• [THE REQUEST] Please write out the material below exactly as given.

• [ENTRIES]

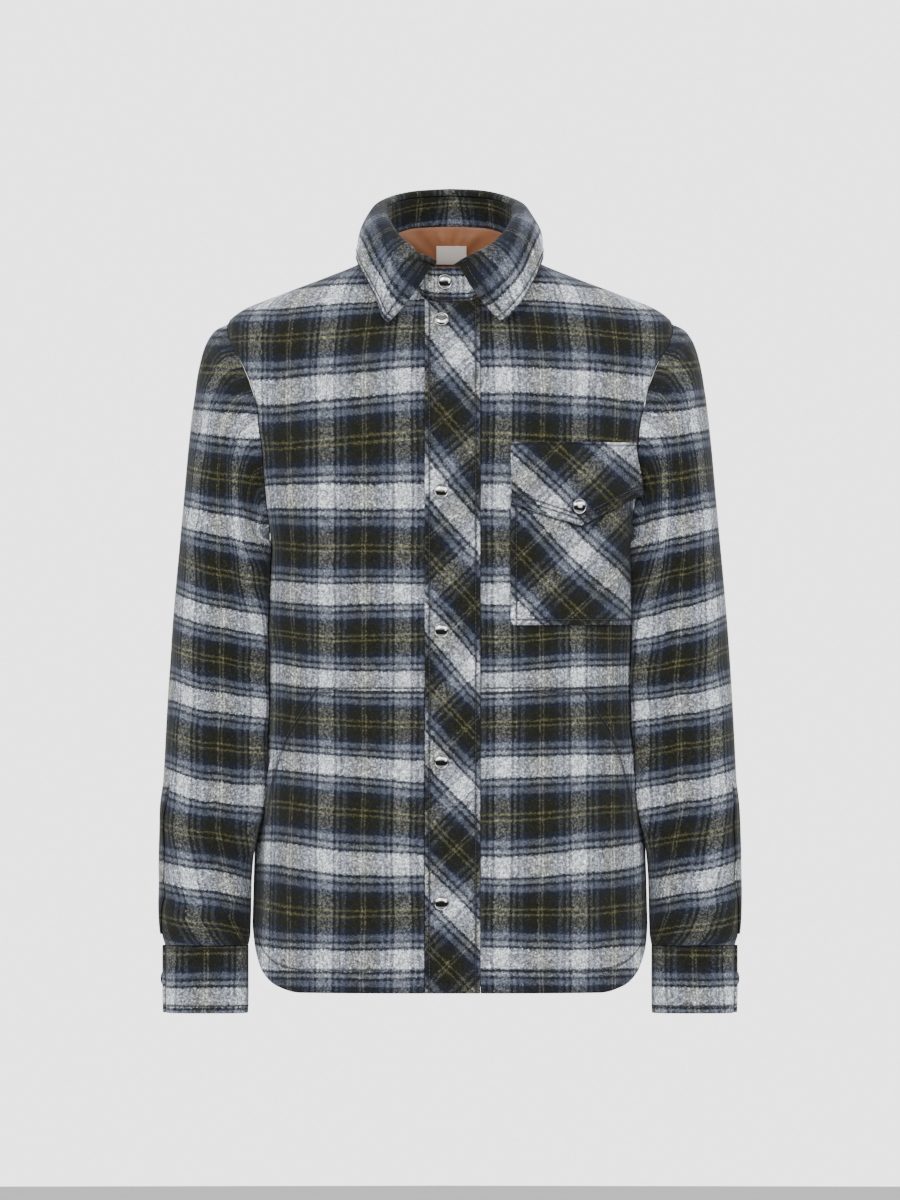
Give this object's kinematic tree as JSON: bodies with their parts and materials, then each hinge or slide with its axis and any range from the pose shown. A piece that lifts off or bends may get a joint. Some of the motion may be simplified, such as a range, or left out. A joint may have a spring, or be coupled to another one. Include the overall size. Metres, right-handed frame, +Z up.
{
  "type": "shacket",
  "caption": "Plaid brushed wool shacket with pointed collar, bias-cut snap front band, flapped chest pocket and large lower patch pockets, hollow as worn",
  "frame": {"origin": "between the shoulders, at the height where the shoulder seams meet the neck, where the wearer's shoulders carry the garment", "axes": "+Z up, the front faces -Y, +X is the wearer's left"},
  "size_m": [0.5844, 0.2639, 0.825],
  "materials": {
    "wool_plaid": "brushed wool plaid in navy, pale blue-grey, near-black green and off-white with a fine yellow line, matte and napped",
    "wool_plaid_bias": "the same brushed wool plaid cut on the bias, so its stripes run at 45 degrees",
    "lining": "smooth tan lining with a soft sheen",
    "label": "plain cream woven tape, blank",
    "snap_metal": "polished domed snap caps with a plain rim"
  },
  "bodies": {
    "root": {"front_left": "wool_plaid", "front_right": "wool_plaid", "back": "wool_plaid", "placket": "wool_plaid_bias", "sleeve_left": "wool_plaid", "sleeve_right": "wool_plaid", "vent_left": "wool_plaid", "vent_right": "wool_plaid", "cuff_left": "wool_plaid", "cuff_right": "wool_plaid", "collar_stand": "wool_plaid", "collar_fall": "wool_plaid", "chest_pocket": "wool_plaid_bias", "pocket_flap": "wool_plaid_bias", "hand_pocket_left": "wool_plaid", "hand_pocket_right": "wool_plaid", "lining_back": "lining", "neck_label": "label", "snap_stand": "snap_metal", "snap_placket_1": "snap_metal", "snap_placket_2": "snap_metal", "snap_placket_3": "snap_metal", "snap_placket_4": "snap_metal", "snap_placket_5": "snap_metal", "snap_flap": "snap_metal", "snap_cuff_left": "snap_metal", "snap_cuff_right": "snap_metal"}
  },
  "joints": []
}
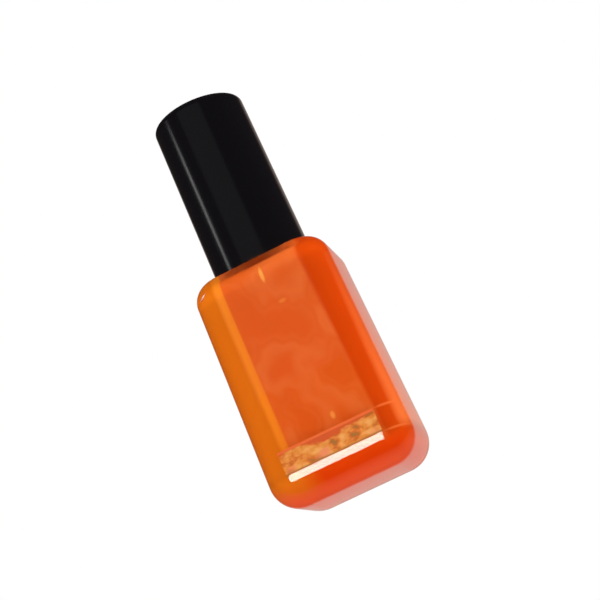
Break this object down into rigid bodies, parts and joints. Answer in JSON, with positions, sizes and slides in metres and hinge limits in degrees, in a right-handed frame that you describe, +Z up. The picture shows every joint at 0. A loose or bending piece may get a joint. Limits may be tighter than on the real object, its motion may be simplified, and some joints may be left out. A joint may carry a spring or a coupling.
{
  "type": "nail polish bottle",
  "caption": "Tapered square glass bottle of orange nail lacquer with a thick clear base, a gold foil band and a glossy black screw cap that carries the brush.",
  "frame": {"origin": "middle of the flat base on which the bottle stands", "axes": "+Z up along the neck, the labelled front faces -Y, +X to the right seen from the front"},
  "size_m": [0.0258, 0.0259, 0.0728],
  "materials": {
    "bottle_glass": "clear pressed glass, fire-polished",
    "lacquer": "orange nitrocellulose lacquer, liquid",
    "ball_steel": "polished stainless steel",
    "gold_foil": "mottled gold foil, no printing",
    "cap_plastic": "black moulded plastic, high gloss",
    "closure_plastic": "black polypropylene",
    "gasket_foam": "white closed-cell foam liner",
    "stem_plastic": "black polypropylene",
    "staple_metal": "flat wire",
    "bristle_nylon": "dark nylon filaments, lacquer on their ends"
  },
  "bodies": {
    "bottle": {"glass_bottle": "bottle_glass", "nail_lacquer": "lacquer", "foil_label": "gold_foil"},
    "ball_left": {"mixing_ball_left": "ball_steel"},
    "ball_right": {"mixing_ball_right": "ball_steel"},
    "gasket": {"sealing_gasket": "gasket_foam"},
    "cap": {"overcap": "cap_plastic", "inner_cap": "closure_plastic", "brush_stem": "stem_plastic", "bristle_staple": "staple_metal", "brush_bristles": "bristle_nylon"}
  },
  "joints": [
    {"name": "cap_lift", "type": "slide", "parent": "bottle", "child": "gasket", "axis": [0, 0, 1], "range_m": [0, 0.06]},
    {"name": "cap_turn", "type": "hinge", "parent": "gasket", "child": "cap", "pos_m": [0, 0, 0.05], "axis": [0, 0, 1], "range_deg": [0, 540]},
    {"name": "ball_left_roll", "type": "slide", "parent": "bottle", "child": "ball_left", "axis": [1, 0, 0], "range_m": [-0.0019, 0.00395]},
    {"name": "ball_right_roll", "type": "slide", "parent": "bottle", "child": "ball_right", "axis": [1, 0, 0], "range_m": [-0.00395, 0.0019]}
  ]
}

• [RESPONSE BELOW]
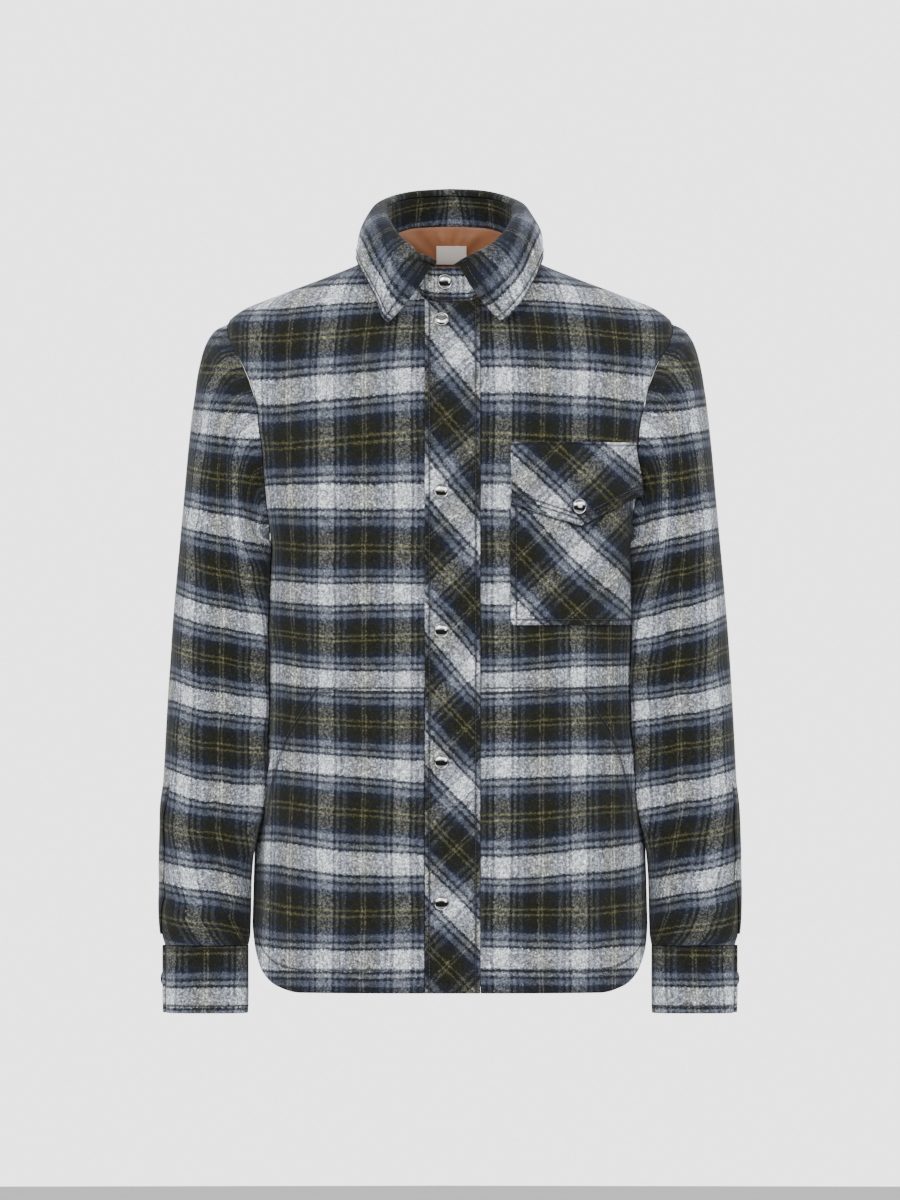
Give this object's kinematic tree as JSON: bodies with their parts and materials, then each hinge or slide with its axis and any range from the pose shown. A piece that lifts off or bends may get a joint. Some of the motion may be simplified, such as a range, or left out. A joint may have a spring, or be coupled to another one. Include the overall size. Metres, right-handed frame, +Z up.
{
  "type": "shacket",
  "caption": "Plaid brushed wool shacket with pointed collar, bias-cut snap front band, flapped chest pocket and large lower patch pockets, hollow as worn",
  "frame": {"origin": "between the shoulders, at the height where the shoulder seams meet the neck, where the wearer's shoulders carry the garment", "axes": "+Z up, the front faces -Y, +X is the wearer's left"},
  "size_m": [0.5844, 0.2639, 0.825],
  "materials": {
    "wool_plaid": "brushed wool plaid in navy, pale blue-grey, near-black green and off-white with a fine yellow line, matte and napped",
    "wool_plaid_bias": "the same brushed wool plaid cut on the bias, so its stripes run at 45 degrees",
    "lining": "smooth tan lining with a soft sheen",
    "label": "plain cream woven tape, blank",
    "snap_metal": "polished domed snap caps with a plain rim"
  },
  "bodies": {
    "root": {"front_left": "wool_plaid", "front_right": "wool_plaid", "back": "wool_plaid", "placket": "wool_plaid_bias", "sleeve_left": "wool_plaid", "sleeve_right": "wool_plaid", "vent_left": "wool_plaid", "vent_right": "wool_plaid", "cuff_left": "wool_plaid", "cuff_right": "wool_plaid", "collar_stand": "wool_plaid", "collar_fall": "wool_plaid", "chest_pocket": "wool_plaid_bias", "pocket_flap": "wool_plaid_bias", "hand_pocket_left": "wool_plaid", "hand_pocket_right": "wool_plaid", "lining_back": "lining", "neck_label": "label", "snap_stand": "snap_metal", "snap_placket_1": "snap_metal", "snap_placket_2": "snap_metal", "snap_placket_3": "snap_metal", "snap_placket_4": "snap_metal", "snap_placket_5": "snap_metal", "snap_flap": "snap_metal", "snap_cuff_left": "snap_metal", "snap_cuff_right": "snap_metal"}
  },
  "joints": []
}
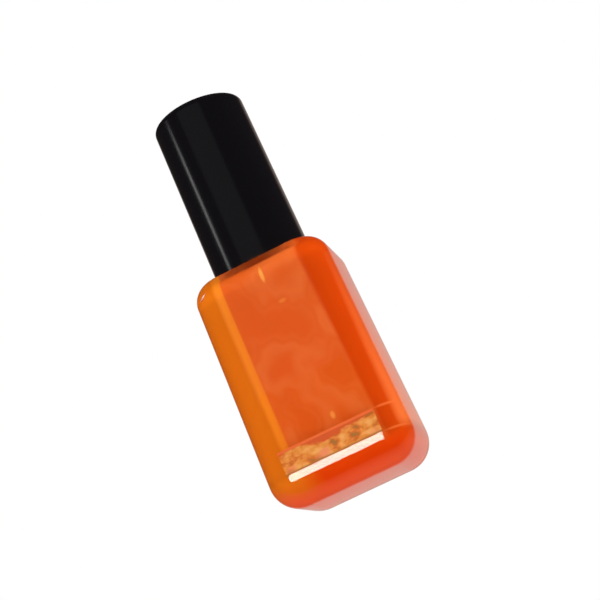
Break this object down into rigid bodies, parts and joints. Answer in JSON, with positions, sizes and slides in metres and hinge limits in degrees, in a right-handed frame that you describe, +Z up. The picture shows every joint at 0. A loose or bending piece may get a joint. Limits may be tighter than on the real object, its motion may be simplified, and some joints may be left out. A joint may carry a spring or a coupling.
{
  "type": "nail polish bottle",
  "caption": "Tapered square glass bottle of orange nail lacquer with a thick clear base, a gold foil band and a glossy black screw cap that carries the brush.",
  "frame": {"origin": "middle of the flat base on which the bottle stands", "axes": "+Z up along the neck, the labelled front faces -Y, +X to the right seen from the front"},
  "size_m": [0.0258, 0.0259, 0.0728],
  "materials": {
    "bottle_glass": "clear pressed glass, fire-polished",
    "lacquer": "orange nitrocellulose lacquer, liquid",
    "ball_steel": "polished stainless steel",
    "gold_foil": "mottled gold foil, no printing",
    "cap_plastic": "black moulded plastic, high gloss",
    "closure_plastic": "black polypropylene",
    "gasket_foam": "white closed-cell foam liner",
    "stem_plastic": "black polypropylene",
    "staple_metal": "flat wire",
    "bristle_nylon": "dark nylon filaments, lacquer on their ends"
  },
  "bodies": {
    "bottle": {"glass_bottle": "bottle_glass", "nail_lacquer": "lacquer", "foil_label": "gold_foil"},
    "ball_left": {"mixing_ball_left": "ball_steel"},
    "ball_right": {"mixing_ball_right": "ball_steel"},
    "gasket": {"sealing_gasket": "gasket_foam"},
    "cap": {"overcap": "cap_plastic", "inner_cap": "closure_plastic", "brush_stem": "stem_plastic", "bristle_staple": "staple_metal", "brush_bristles": "bristle_nylon"}
  },
  "joints": [
    {"name": "cap_lift", "type": "slide", "parent": "bottle", "child": "gasket", "axis": [0, 0, 1], "range_m": [0, 0.06]},
    {"name": "cap_turn", "type": "hinge", "parent": "gasket", "child": "cap", "pos_m": [0, 0, 0.05], "axis": [0, 0, 1], "range_deg": [0, 540]},
    {"name": "ball_left_roll", "type": "slide", "parent": "bottle", "child": "ball_left", "axis": [1, 0, 0], "range_m": [-0.0019, 0.00395]},
    {"name": "ball_right_roll", "type": "slide", "parent": "bottle", "child": "ball_right", "axis": [1, 0, 0], "range_m": [-0.00395, 0.0019]}
  ]
}